Но в этот год нам, шестиклассникам, уже официально предложено было обучаться верховой езде под руководством строгого берейтора три раза в неделю, по часу на каждый старший класс. Набросились на это упражнение мы с великим жаром, с нетерпением ждали дней езды нашего класса. Считаю, что это общение и было основанием моей довольно серьезной начальной подготовки в верховой езде, оно оказало мне большую услугу при дальнейшем моем прохождении курса в училищах и академии Генштаба.
Жизнь наша потянулась в постоянных и усиленных занятиях, и даже труднее стало читать посторонние книжки. Редко переписывался я и с родными, от которых долго не имел никаких вестей. Уже зимою, перед Р[ождеством] Х[ристовым], побывал в г. Киеве по своим делам старший брат Николай и сообщил мне под большим секретом, что от Саши нет и не может быть писем, так как он, по слухам, арестован: он обвиняется как агитатор и распространитель запрещенной политической литературы. Родители об этом уже знают: мать и Катя в отчаянии. Это известие меня очень смутило: я только теперь ясно понял, что возня с запрещенными книжками влечет серьезные последствия. Брат Николай не мог или не хотел мне ничего больше объяснять и скоро уехал к себе на службу.

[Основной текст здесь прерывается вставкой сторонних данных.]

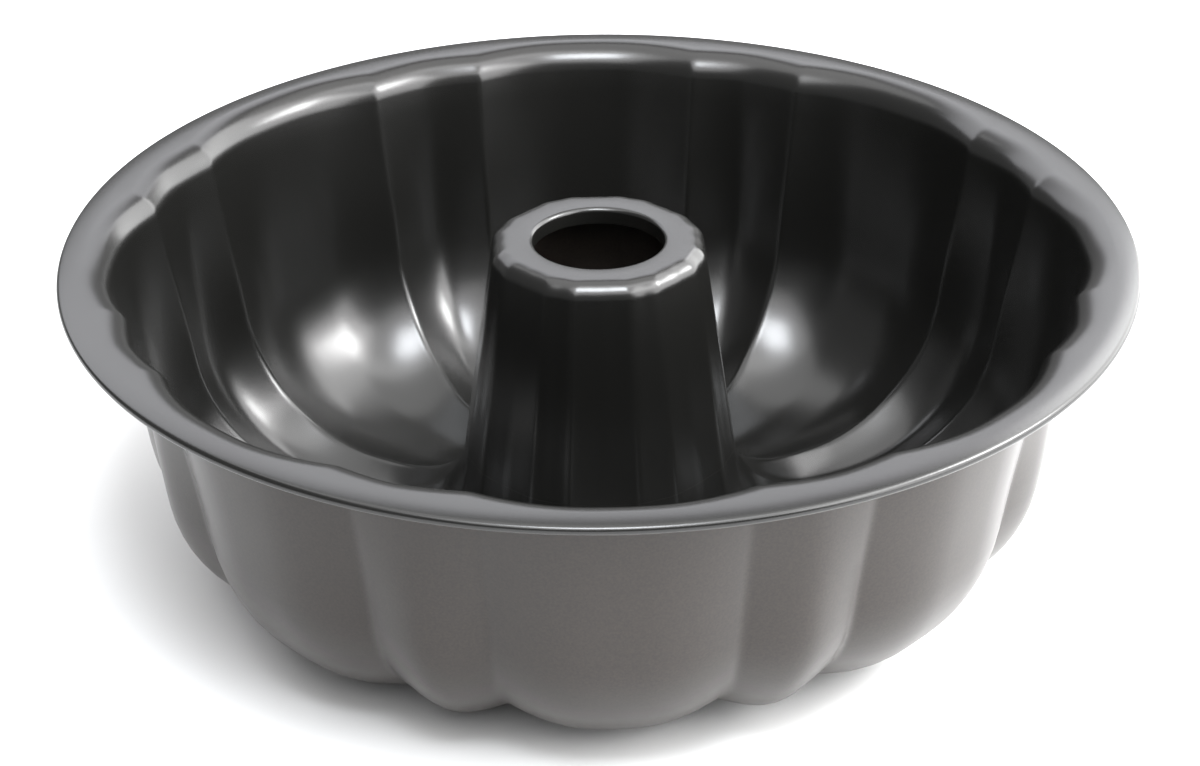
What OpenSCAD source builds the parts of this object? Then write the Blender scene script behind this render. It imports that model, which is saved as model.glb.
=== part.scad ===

Мне очень хотелось выяснить подробности, особенно смысл такого внушительного слова как «агитатор». Я долго колебался, к кому обратиться за разъяснениями; решил спросить нашего историка, В. Беренштама, который знал моих двух старших братьев (Николая и Александра) еще учениками каменец-подольской гимназии, где он сам до Киевского корпуса, преподавал историю. Как-то после урока я догнал В. Беренштама в коридоре, когда поблизости никого не было, и просил у него позволения поговорить по личному своему делу. Он отошел со мною в самый конец коридора к окну и спросил, в чем дело. Я откровенно сообщил ему все, что знал о Саше, и просил объяснить мне и слово «агитатор», и цель всего, в чем обвинялся мой арестованный брат. Историк, пугливо оглянувшись, но очень взволнованный моим рассказом, кратко и несколько спутанно ответил на мой запрос; затем просил сообщать ему все новости о Саше, но никому больше об этом не говорить, замкнуться и ни к кому за разъяснениями не обращаться. Дружески и сочувственно простившись, он быстро ушел от меня.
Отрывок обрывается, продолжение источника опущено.